En 1913, quand le Diekirchois Paul Schroell, industriel et libéral, a fondé le Tageblatt, il expliquait clairement à ses amis politiques que si la classe ouvrière avait du pouvoir d’achat, leurs commerces s’en porteraient d’autant mieux. D’où son souci de soutenir le progrès social.
„Evident, mon cher Watson?“, aurait demandé Sherlock Holmes (note: SH disait toujours: „Elémentaire, mon cher Watson“). Apparemment non. Car aujourd’hui, certains dociles élèves de think tanks ultralibéraux anglo-saxons ont du mal à accepter l’idée que
le niveau de vie des classes moyennes conditionne la croissance, contribue à la productivité par la motivation et la paix sociale.

Dogmes

Il est vrai que tout va mal lorsque les politiques se font l’écho de ces chapelles au lieu de les inspirer et qu’ils reprennent à leur compte des idées faute d’imposer les leurs. Y aurait-il, néanmoins, du changement en vue? Oh, les Paul Krugman et autres Buiter ne se sont pas (encore) convertis. Cependant, le penseur en chef de Citigroup pour l’Europe, Jürgen Michels, celui qui prédisait en mai 2012 que la Grèce quitterait la zone Euro, vient d’admettre qu’il „est difficile en ce moment de faire des prévisions économiques“. Pour cause.
Pour la toute première fois, les économistes s’aperçoivent qu’une donnée majeure leur échappe: le politique. Car réunis au sommet, discutant entre eux, les Européens s’avèrent désormais capables d’inverser le cours des choses, de décider autre chose que ce à quoi les marchés veulent les astreindre. La Grèce demeure dans l’Euro (à un prix social du reste effroyable), l’Espagne reprend un brin de rigueur, l’Italie se débrouille (comme si souvent), la France se bat et l’Allemagne montre les premiers signes (prévisibles) d’essoufflement.
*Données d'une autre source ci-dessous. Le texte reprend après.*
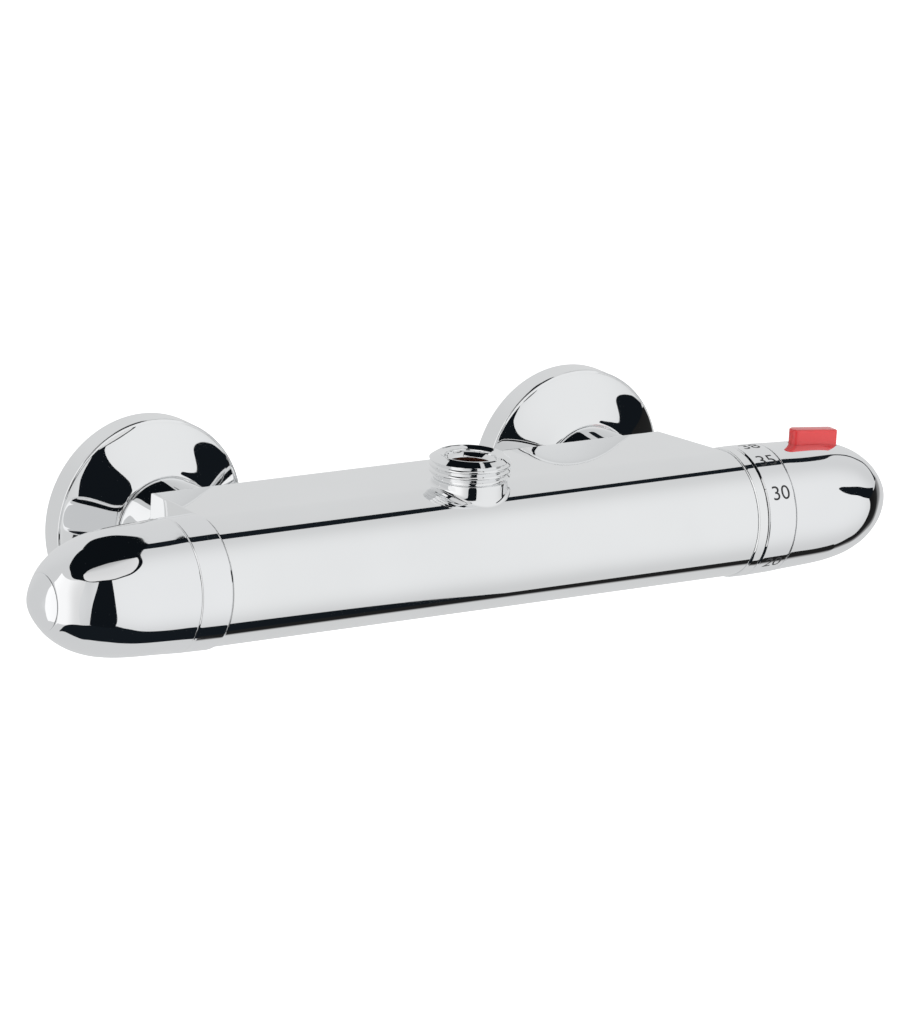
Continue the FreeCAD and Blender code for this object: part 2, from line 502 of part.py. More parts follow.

Rien donc ne se passe comme annoncé par les experts ès mauvaises nouvelles et si tant est que l’Europe n’est pas sortie d’affaires, rien n’autorise le défaitisme. D’où l’urgence pour les gouvernements, toutes tendances confondues, de se saisir de l’opportunité pour remettre les pendules à l’heure. En d’autres termes pour rappeler que la politique prime sur l’économie et non l’inverse.
Point n’est besoin de décrier comme idéologues ou gauchistes ceux qui considèrent qu’un bonus de PDG plus élevé que 20 ou 30 prêts immobiliers refusés à de modestes emprunteurs est non seulement anormal, mais carrément grotesque.

Qu’un dirigeant soit davantage rémunéré que ses salariés est une évidence, communément acceptée. L’enrichissement ne devient inacceptable que quand il se fait indécent. Au cours de l’histoire, c’est toujours l’indécence qui fut à l’origine du „désordre“ social et donc des révolutions. Serait-ce si difficile de faire acte de sagesse? En bannissant l’excessif? Pour, finalement, mieux réussir ensemble.